If, then, Stephen accepted the title to the fee with and upon the understanding that *Page 382 he would convey certain interest to Lillie, he, Stephen, thereupon became trustee of such interest for the use and benefit of Lillie, and this rule is so well recognized that we deem the citation of authority unnecessary. The least that can be said is that Lillie became the owner of her equitable interest at the same moment and by the same instrument that Stephen became the owner of the fee, so, therefore, it cannot be said that Lillie had no previous interest in the property at the time Stephen delivered to her, Lillie, the above-quoted "mineral deed." This being so, the facts of the case are not within the rule laid down in the paragraph of the syllabus, above quoted. We feel that this last-mentioned rule should not unnecessarily be extended, and therefore hold that the "mineral deed" in question was not ineffectual because, it contained no provision for ingress and egress. Under the facts of this case so far stated and considered, the law will raise a right of ingress and egress by implication in the same manner and to the same extent as will be done "where the owner of an unqualified fee executes a deed to the land, reserving to himself an interest in the minerals or oil and gas," the part in quotations being taken from paragraph No. 2 of the syllabus, Newbern v. Gould, supra. The method or manner in which the conveyance was perfected, however, is not the only thing we have to consider in passing upon the validity of the deed in question. It will be noted that the "mineral deed" contains this provision:
"* * * And that grantee is not to participate in any rentals or bonus received from such leases, and grantee hereby waives the right to the execution of any and all subsequent oil, or other mineral leases without the signature of the grantee or his assigns."
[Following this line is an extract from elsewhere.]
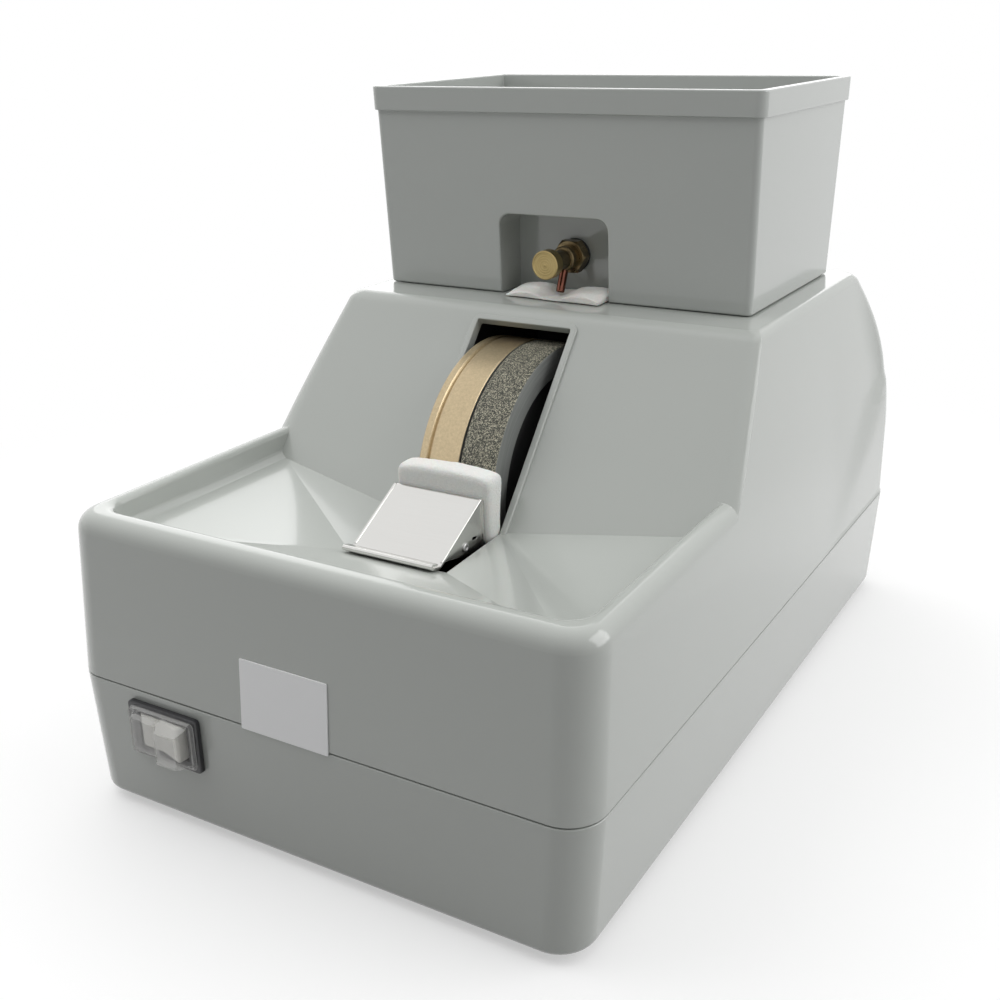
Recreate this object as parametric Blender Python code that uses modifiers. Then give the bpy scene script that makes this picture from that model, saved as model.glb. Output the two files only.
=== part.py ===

By the acceptance of a deed, in the absence of fraud or mistake, the grantee is bound by the provisions thereof the same as it he too had signed the deed. Eidman v. Drewes, 269 Ill. App.? 264; Employers Indemnity, etc., v. Garrett (Mo.)38 S.W.2d 1049. What, then, is the meaning of the last above-quoted provision? The right to lease the lands is fixed in the grantor with no similar right in the grantee. Nor has the grantee a right to enter upon the lands and drill and prospect for or to produce oil, gas, or other minerals; for either the right of the grantee to lease or the right to drill, prospect, and produce the said lands would enable the grantee to have and recover the rentals and/or bonuses or to effectually bar the recovery of such rents and bonuses by the grantor. In either case, the result would be in direct contravention of the rights vested in the grantor. We have not overlooked that part of this court's opinion, making statement of some of the facts in the case of Newbern v. Gould, viz.:
"The cause was tried upon the issues thus joined resulting in a general finding for defendant and decree reforming the deed as prayed for, reserving, however, to plaintiff full right to lease the land for oil, gas, etc., and the right to collect and retain all bonus money and annual rentals for such leases."
It will be noticed that the reformation referred to was the insertion in the conveyance of a provision for ingress and egress on the affirmative relief asked for by the defendant in that case. Since the plaintiff in the Newbern Case was entitled to "full right to lease * * * and retain all bonus money and annual rentals for such leases," we should have said in that case that the defendant therein had not shown herself entitled to the reformation, and our holding in said case in so far as it affirms the decision of the lower court in ordering such reformation is hereby overruled. Otherwise, we do not mean to depart from what was said in that opinion. Of course, it be asked, What if the grantor failed or refused to lease? While such a state of affairs is hardly probable, it is entirely possible, but such possibility is not a reason why this court should fail to give effect to the agreement of the parties. Time enough to consider just what relief, if any, should be awarded to the grantee if and when this contingency arises. Since the grantee in the above-quoted "mineral deed" neither had the right to lease nor the right to enter the lands for production purposes, it follows that there was no occasion for making a provision therein for ingress and egress, and that the said deed, in so far as the want of said provision is concerned, was neither void on its face nor ineffectual.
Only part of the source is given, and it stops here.